Federal incorporation can support name rights across Canada, while provincial incorporation is often simpler if you plan to operate mainly in one province. Your choice depends on where you will do business and how broadly you plan to expand.
Do I need a federal business number and HST/GST account?
Many businesses need a federal business number for CRA purposes. An HST/GST account may also be required depending on your revenue and business activity, and some businesses will need payroll or import-export accounts as well.
Why are contracts important for a new business?
Contracts help define payment terms, responsibilities, ownership, confidentiality, and dispute steps.
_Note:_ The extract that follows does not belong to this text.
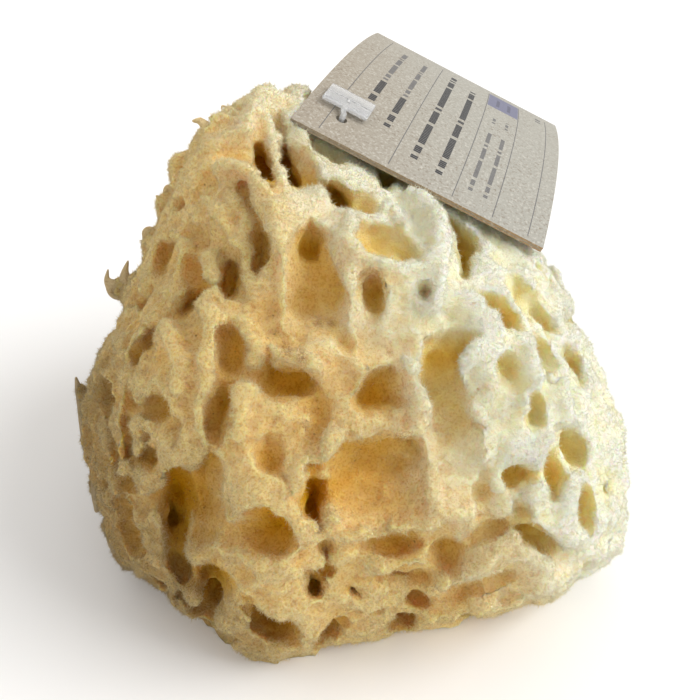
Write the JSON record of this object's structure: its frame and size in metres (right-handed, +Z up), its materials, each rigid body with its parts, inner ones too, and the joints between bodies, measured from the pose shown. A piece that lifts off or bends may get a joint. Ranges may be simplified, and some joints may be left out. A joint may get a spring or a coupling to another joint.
{
  "type": "natural sea sponge with card tag",
  "caption": "Natural honeycomb sea sponge, a pale uneven dome full of deep pores, cut flat underneath, with a blank-lettered card tag pinned on top by a clear fastener.",
  "frame": {"origin": "middle of the whole object's bounding box, at the level of the flat cut that the sponge rests on", "axes": "+Z up out of the flat cut; -Y towards the side that the picture shows; +X to the right as seen from there"},
  "size_m": [0.1312, 0.1472, 0.1069],
  "materials": {
    "sponge": "matt, soft and fibrous, pale cream on the ridges and honey brown in the pores",
    "card_board": "matt speckled kraft board",
    "clear_nylon": "clear, slightly milky"
  },
  "bodies": {
    "root": {"sponge": "sponge", "card_tag": "card_board", "tag_fastener": "clear_nylon"}
  },
  "joints": []
}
Without clear agreements, even small misunderstandings with clients, suppliers, landlords, or partners can turn into larger legal and financial problems.
Does a small business need to worry about privacy laws?
Yes. Even small businesses often collect names, emails, phone numbers, addresses, payment details, or employee information. That means privacy, cybersecurity, and responsible handling of customer data should be taken seriously from the start.
When should I speak to a business lawyer?
It is smart to speak to a business lawyer when choosing a structure, incorporating, preparing agreements, reviewing leases, setting up governance, or checking compliance requirements. Early legal guidance can prevent more expensive problems later.